I have one of these cards, configured like this:

interface Dialer1
ip address negotiated
no ip unreachables
ip nat outside
ip virtual-reassembly in
dialer pool 2
dialer idle-timeout 0
dialer string lte
dialer persistent
no cdp enable
interface Cellular0/0/0
no ip address
ip nat outside
ip virtual-reassembly in
encapsulation slip
dialer in-band
dialer pool-member 2
async mode interactive

It mostly works fine, but every week or two it stops passing traffic, when I check the interfaces - I see this:


# show ip int brief
Dialer1 0.0.0.0 YES IPCP up up

All I have to do to fix it is this:

# clear interface dialer1

And then we're back in business again.

How would I make it automatically sort its self out when it loses its IP address?

11 Replies 11

Hi Matthew Millman,

Try the following configuration to configure Always-On Connection

interface dialer1
dialer watch-group 1

!

dialer watch-list 1 ip 5.6.7.8 0.0.0.0
dialer watch-list 1 delay route-check initial 60
dialer watch-list 1 delay connect 1

Spooster IT Services Team

That is interesting looking. Not quite sure if it'd work for me though. In my case it is a second WAN interface.

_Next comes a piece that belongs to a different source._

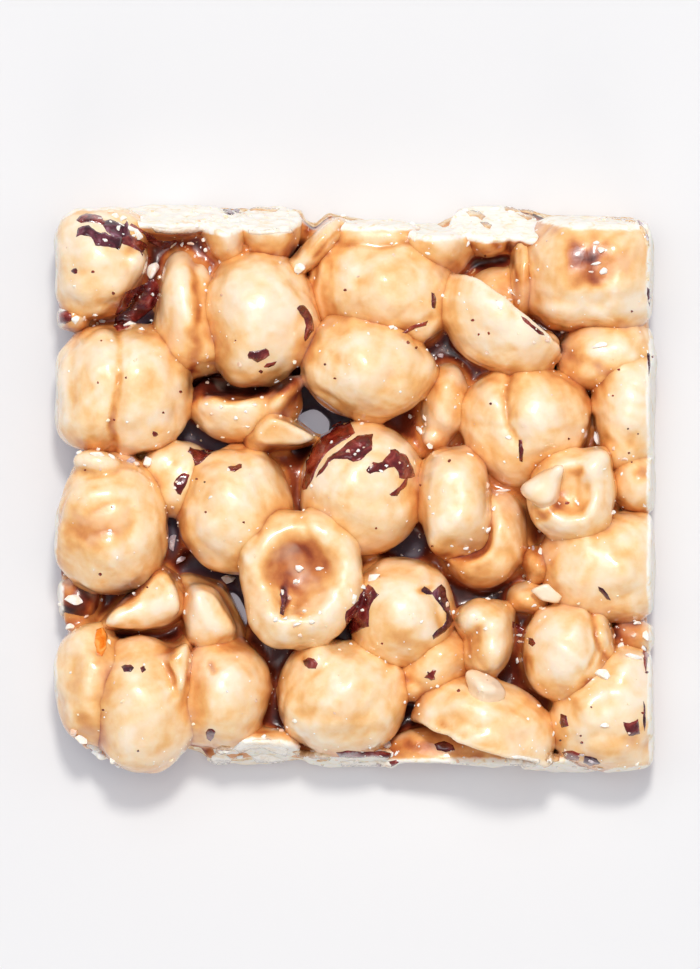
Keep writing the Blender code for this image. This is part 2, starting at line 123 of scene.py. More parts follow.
# What makes each form its own. Each entry adds to the oval, in order:
# lobe   x, y, rx, ry, turn, top, low, blend    a swelling that flows into it
# flat   x, y, z, heading, lean, blend          a face that it is cut back to
# cut    the same, and the face shows the nut's white flesh
# bowl   x, y, rx, ry, floor, rim, blend        a hollow from above
# groove half width, depth, x, y, x, y ...      a crease in the top
# dome   x, y, radius, height                   a small swelling of the glaze
# bare   x, y, rx, ry, turn                     a patch with the flesh bare
FORMS = {
    "nut_corner_nw": [("lobe", 134, 262, 15, 20, 0, 14.4, 5.0, .8),
                      ("flat", 137, 298, 8, -42, 6, 2.5),
                      ("dome", 98, 256, 17, .35), ("dome", 84, 298, 14, .25),
                      ("groove", 7, .35, 66, 300, 90, 306, 112, 300)],
    "nut_split_w": [("lobe", 82, 424, 24, 22, 0, 12.6, 0.4, 2.4),
                    ("groove", 10, .6, 117, 325, 121, 350, 118, 400, 113, 446),
                    ("groove", 2.6, .20, 116, 326, 121, 345, 120, 382),
                    ("groove", 3.0, .32, 120, 378, 117, 400, 112, 425, 116, 450),
                    ("flat", 118, 328, 12, 88, 30, 1.0),
                    ("groove", 6, .25, 75, 345, 70, 380, 74, 430),
                    ("groove", 8, .22, 172, 360, 176, 395, 168, 430),
                    ("groove", 12, .5, 54, 340, 50, 390, 56, 440),
                    ("dome", 150, 365, 20, .3), ("dome", 92, 372, 15, .25)],
    "nut_west": [("flat", 66, 483, 8, 159, 0, 2.0),
                 ("lobe", 98, 462, 24, 12, -6, 14.6, 9.0, 1.0),
                 ("groove", 9, .3, 125, 480, 133, 520, 128, 560),
                 ("dome", 90, 492, 15, .35), ("dome", 130, 548, 17, .3),
                 ("groove", 10, .3, 62, 520, 95, 532, 128, 530)],
    "nut_sw_low": [("dome", 90, 655, 12, .3),
                   ("groove", 8, .3, 75, 660, 74, 700, 84, 735)],
    "nut_sw": [("block", 1.2, .8, 14, 15.5, 180, 660, 60, 80, 5.0,
               160, 655, 176, 643, 189, 637, 195, 650, 191, 690, 178, 700),
               ("dome", 134, 680, 17, .35)],
    "nut_s1": [("dome", 236, 684, 22, .25),
               ("lobe", 208, 664, 18, 14, 30, 13.4, 6.0, 1.2),
               ("groove", 9, .3, 196, 690, 200, 720, 214, 745)],
    "lobe_n": [("lobe", 199, 343, 34, 26, -36, 12.0, 0.4, 4.5),
               ("lobe", 203, 300, 13, 50, 0, 11.6, 0.4, 1.6),
               ("groove", 5, .3, 194, 262, 195, 290, 200, 320)],
    "nut_n1": [("lobe", 246, 360, 20, 22, 0, 13.6, 4.0, 3.5),
               ("groove", 7, .22, 293, 280, 306, 305, 303, 345),
               ("groove", 10, .2, 222, 300, 219, 335, 232, 368),
               ("dome", 246, 305, 22, .35), ("dome", 262, 345, 16, .2)],
    "cup_inner": [("bowl", 238, 371, 55, 31, 4.6, 13.8, 1.3),
                  ("lobe", 283, 396, 26, 11, 46, 13.6, 5.0, 1.0),
                  ("dome", 200, 406, 10, .5), ("dome", 217, 408, 10, .45),
                  ("dome", 256, 410, 12, .35)],
    "shard_inner": [("block", None, .5, 12, 14.1, 274, 422, 250, 64, 5.0,
                 258, 424, 270, 413, 288, 418, 318, 438, 303, 446, 262, 447,
                 250, 438),
                ("flat", 286, 430, 13.4, -60, 58, .4),
                ("lobe", 259, 440, 13, 10, 0, 12.0, 4.0, .8)],
    "nut_w_low": [("lobe", 160, 462, 20, 14, 25, 10.8, 3.0, 1.5)],
    "nut_w2": [("dome", 226, 488, 20, .4), ("dome", 212, 524, 12, .25),
               ("groove", 9, .28, 276, 462, 285, 490, 276, 515),
               ("groove", 10, .3, 192, 520, 205, 548, 228, 566)],
    "cup_centre": [("lobe", 296, 618, 42, 30, 0, 16.9, 8.0, 2.5),
                   ("bowl", 302, 569, 43, 40, 13.2, 18.8, 3.3),
                   ("bowl", 294, 600, 22, 18, 14.9, 18.0, 1.6),
                   ("groove", 2.4, .30, 283, 588, 287, 600, 284, 615),
                   ("dome", 293, 617, 8, .3), ("dome", 312, 622, 9, .3),
                   ("dome", 304, 608, 5, .3), ("dome", 268, 616, 9, .3)],
    "wedge_w": [("block", None, 1.0, 7, 14.3, 150, 611, 125, 72, 1.0,
            161, 562, 174, 570, 182, 584, 184, 604, 178, 620, 164, 631,
            146, 633, 124, 632, 101, 631, 96, 620, 103, 607, 155, 568),
            ("flat", 145, 620, 13.3, -80, 48, 1.0)],
    "wedge_w2": [("block", None, 1.6, 16, 14.4, 203, 603, 204, 73, 0.6,
            184, 578, 202, 578, 222, 585, 233, 600, 240, 617, 246, 636,
            229, 647, 205, 652, 186, 646, 178, 606),
            ("flat", 206, 603, 13.9, 22, 58, .4),
            ("flat", 205, 637, 12.6, -84, 50, 1.2)],
    "nut_n2": [("lobe", 372, 285, 55, 56, 4, 15.0, 0.4, .12),
               ("lobe", 354, 284, 46, 50, 6, 13.7, 0.4, .15),
               ("lobe", 418, 318, 24, 26, 20, 13.2, 3.0, 2.6),
               ("lobe", 378, 238, 48, 24, -4, 13.2, 2.0, .5),
               ("cut", 378, 215, 1.0, 90, 7, .5),
               ("groove", 5, .3, 398, 331, 414, 326, 430, 318),
               ("groove", 7, .2, 362, 258, 392, 250, 420, 262),
               ("groove", 3, .3, 318, 262, 313, 290, 318, 318),
               ("dome", 373, 272, 22, .35), ("dome", 402, 300, 15, .2)],
    "nut_centre_n": [("lobe", 345, 332, 24, 14, 14, 13.0, 6.0, 2.0),
                     ("lobe", 414, 368, 18, 16, -30, 13.8, 5.0, 2.0),
                     ("dome", 363, 345, 22, .3), ("dome", 372, 374, 12, .2),
                     ("groove", 10, .22, 318, 360, 330, 392, 360, 408)],
    "nut_centre": [("dome", 345, 478, 26, .2), ("dome", 388, 533, 13, .25),
                   ("groove", 10, .25, 372, 500, 400, 500, 412, 480),
                   ("groove", 9, .25, 316, 498, 335, 520, 350, 540)],
    "nut_c_low": [("dome", 446, 386, 8, .5), ("dome", 449, 424, 8, .5),
                  ("lobe", 432, 438, 13, 12, 0, 10.6, 3.0, 1.2)],
    "half_c": [("flat", 455, 503, 16.0, 200, 84, 1.2),
               ("flat", 455, 552, 11.0, -80, 30, 1.2),
               ("dome", 457, 518, 6, .3), ("dome", 450, 475, 16, .15)],
    "crescent_c": [("bowl", 458, 520, 38, 46, 7.5, 14.5, .9),
                   ("dome", 468, 570, 10, .35), ("dome", 508, 520, 13, .2)],
    "nut_s3": [("lobe", 430, 612, 19, 17, -40, 14.4, 6.0, .35),
               ("dome", 395, 605, 20, .3), ("dome", 400, 630, 18, .25),
               ("groove", 5, .4, 425, 590, 436, 604, 440, 626),
               ("groove", 8, .3, 372, 572, 400, 568, 430, 578)],
    "nut_s2": [("lobe", 318, 660, 18, 17, 30, 14.6, 6.0, 1.2),
               ("groove", 8, .22, 300, 712, 340, 717, 385, 706),
               ("groove", 8, .2, 306, 738, 340, 734, 380, 728),
               ("dome", 334, 660, 13, .3), ("dome", 356, 690, 22, .2)],
    "nut_s3_low": [("lobe", 414, 687, 14, 13, 40, 11.0, 2.0, 1.2),
                   ("dome", 440, 652, 10, .5)],
    "peanut_s": [("lobe", 474, 617, 20, 18, 20, 15.0, 4.0, 1.0),
                 ("groove", 9, .35, 478, 640, 494, 638, 512, 630),
                 ("dome", 490, 622, 11, .3), ("dome", 496, 658, 12, .3)],
    "edge_n1": [("cut", 172, 203, 1.0, 90, 13, .35),
                ("groove", 6, .4, 150, 236, 172, 240, 200, 236)],
    "edge_n2": [("flat", 212, 240, 12.0, 200, 40, .8),
                ("cut", 222, 205, 1.0, 90, 14, .4)],
    "edge_n3": [("cut", 272, 204, 1.0, 90, 14, .35),
                ("groove", 8, .3, 250, 244, 272, 250, 290, 246)],
    "sliver_n": [("lobe", 298, 265, 10, 8, 30, 12.2, 5.0, .8),
                 ("groove", 3, .4, 340, 228, 326, 244, 314, 258)],
    "nut_n3": [("cut", 430, 221, 1.0, 90, 8, .6),
               ("dome", 430, 240, 12, .25)],
    "edge_n4": [("cut", 493, 205, 2.0, 88, 22, .3),
                ("lobe", 486, 243, 16, 13, 0, 12.6, 2.0, .6),
                ("groove", 3, .5, 508, 206, 510, 232, 508, 250),
                ("lobe", 528, 232, 14, 20, 20, 13.4, 0.4, .8)],
    "nut_n_low": [("dome", 490, 290, 10, .3)],
    "wall_n": [("groove", 3, .4, 520, 250, 518, 300)],
    "half_ne": [("flat", 511, 312, 12.0, 53, -9, .3),
                ("lobe", 547, 343, 13, 10, -20, 13.6, 6.0, .35),
                ("groove", 8, .2, 462, 330, 480, 345, 510, 350),
                ("dome", 486, 322, 18, .25)],
    "nut_corner_ne": [("dome", 586, 264, 40, -.55),
                  ("groove", 8, .35, 540, 300, 580, 305, 640, 298),
                  ("groove", 10, .35, 540, 323, 600, 327, 630, 315),
                  ("flat", 545, 236, 14.0, 140, 20, 2.0),
                  ("cut", 600, 211, 0.5, 88, 7, .8),
                  ("dome", 572, 316, 14, .3)],
    "nut_e_low": [("groove", 6, .3, 562, 352, 575, 362, 596, 366),
                  ("dome", 594, 347, 12, .4)],
    "nut_e1": [("lobe", 624, 452, 26, 20, 0, 12.8, 0.4, 1.6),
               ("groove", 8, .22, 603, 420, 625, 436, 648, 440),
               ("dome", 622, 366, 9, .2)],
    "nut_e1_tail": [("dome", 640, 480, 9, .2)],
    "nut_e2": [("lobe", 512, 452, 30, 34, 0, 13.8, 0.4, 2.0),
               ("groove", 10, .55, 511, 366, 504, 395, 508, 425, 519, 440),
               ("groove", 3.2, .30, 512, 368, 505, 395, 508, 425, 519, 442),
               ("groove", 9, .2, 470, 396, 486, 410, 490, 440),
               ("dome", 556, 405, 24, .5), ("dome", 484, 398, 18, .3)],
    "cup_e": [("bowl", 568, 488, 31, 36, 14.6, 18.6, 1.0),
              ("lobe", 594, 466, 12, 20, -36, 16.6, 8.0, 2.4),
              ("groove", 5, .22, 578, 468, 575, 490, 581, 514)],
    "flap_e": [("block", None, 1.7, 5, 17.3, 543, 486, 222, 80, 13.6,
            517, 490, 531, 474, 549, 461, 571, 460, 566, 482, 559, 505,
            546, 513, 526, 503),
               ("dome", 558, 470, 9, .25)],
    "nut_e3": [("dome", 570, 555, 20, .2), ("dome", 622, 568, 14, .25),
               ("lobe", 556, 556, 14, 16, 0, 11.5, 4.0, 1.4),
               ("groove", 9, .3, 560, 590, 600, 600, 640, 592)],
    "bit_e": [("dome", 540, 568, 7, .3)],
    "nut_e_low2": [],
    "chip_e": [("block", None, .2, 4, 13.8, 546, 591, 250, 72, 12.6,
            530, 590, 547, 584, 563, 596, 558, 603, 541, 600)],
    "nut_s5": [("groove", 2.4, .30, 588, 610, 597, 626, 596, 650, 587, 668),
           ("lobe", 600, 636, 13, 26, 12, 14.0, 2.0, .3),
           ("dome", 577, 628, 9, .3)],
    "bit_se": [],
    "nut_corner_se": [("lobe", 626, 680, 34, 34, -20, 13.8, 0.4, 1.6),
                  ("lobe", 622, 752, 34, 22, -10, 11.0, 0.4, 1.6),
                  ("dome", 582, 708, 9, .3), ("dome", 626, 668, 10, .3),
                  ("groove", 8, .35, 578, 742, 600, 732, 632, 740),
                  ("groove", 8, -.3, 580, 700, 610, 690, 640, 700)],
    "half_s": [("flat", 475, 743, 11.0, -107, -8, .3),
               ("groove", 9, .25, 420, 722, 460, 716, 520, 738),
               ("groove", 8, -.25, 430, 712, 470, 700, 530, 722),
               ("dome", 486, 716, 16, .3)],
    "bit_s": [("block", None, 1.2, 42, 16.4, 489, 686, 80, 84, 13.0,
            468, 665, 478, 666, 486, 674, 500, 675, 509, 682, 509, 692,
            499, 700, 484, 705, 471, 697, 466, 684),
              ("dome", 480, 684, 10, .25), ("dome", 497, 687, 8, .2)],
    "edge_s1": [("cut", 252, 768, 1.0, -90, 17, .3),
             ("lobe", 222, 760, 16, 10, 12, 8.4, 0.4, .5)],
    "edge_s2": [("cut", 350, 770, 1.0, -90, 14, .3)],
    "edge_s3": [("cut", 466, 769, 1.0, -90, 5, .3),
             ("groove", 6, .3, 410, 744, 440, 752, 480, 758)],
    "edge_s4": [("cut", 562, 775, 1.0, -88, 11, .3)],
    "edge_w": [("cut", 57, 602, 4.0, 180, 4, .4)],
    "bit_w": [("cut", 56, 316, 4.0, 180, 4, .4)],
}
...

Whatever I entered as the ip/mask would likely always be reachable through the primary connection, and I can only assume this wouldn't work.

When I do a 'show ip route' I do see there is one route, for the IP of Dialer1 its self:

# show ip route

C x.x.x.x/32 is directly connected, Dialer1

# dialer watch-list 1 ip x.x.x.x 255.255.255.255

So I've put the dialer watch on that. Fingers crossed that is good enough.

dialer watch-list 1 ip 5.6.7.8 0.0.0.0

The route above is the dummy route. It should not be mandatory to be in routing table you can use the command as it is above.

Spooster IT Services Team

Okay, have put it in as you stated

If you don't mind me asking, how is watching for a route that will never exist a mechanism for testing if the connection is OK?

Hi Matthew,

Monitoring the watched routes is done in the following sequence:

1. Whenever a watched route is deleted, Dialer Watch checks whether there is at least one valid route for any of the defined watched IP addresses.

2. If no valid route exists, the primary line is considered down and unusable.

3. If a valid route exists for at least one of the defined IP addresses and if the route is pointing to an interface other than the backup interface configured for Dialer Watch, the primary link is considered up.

4. If the primary link goes down, Dialer Watch is immediately notified by the routing protocol and the secondary link is brought up.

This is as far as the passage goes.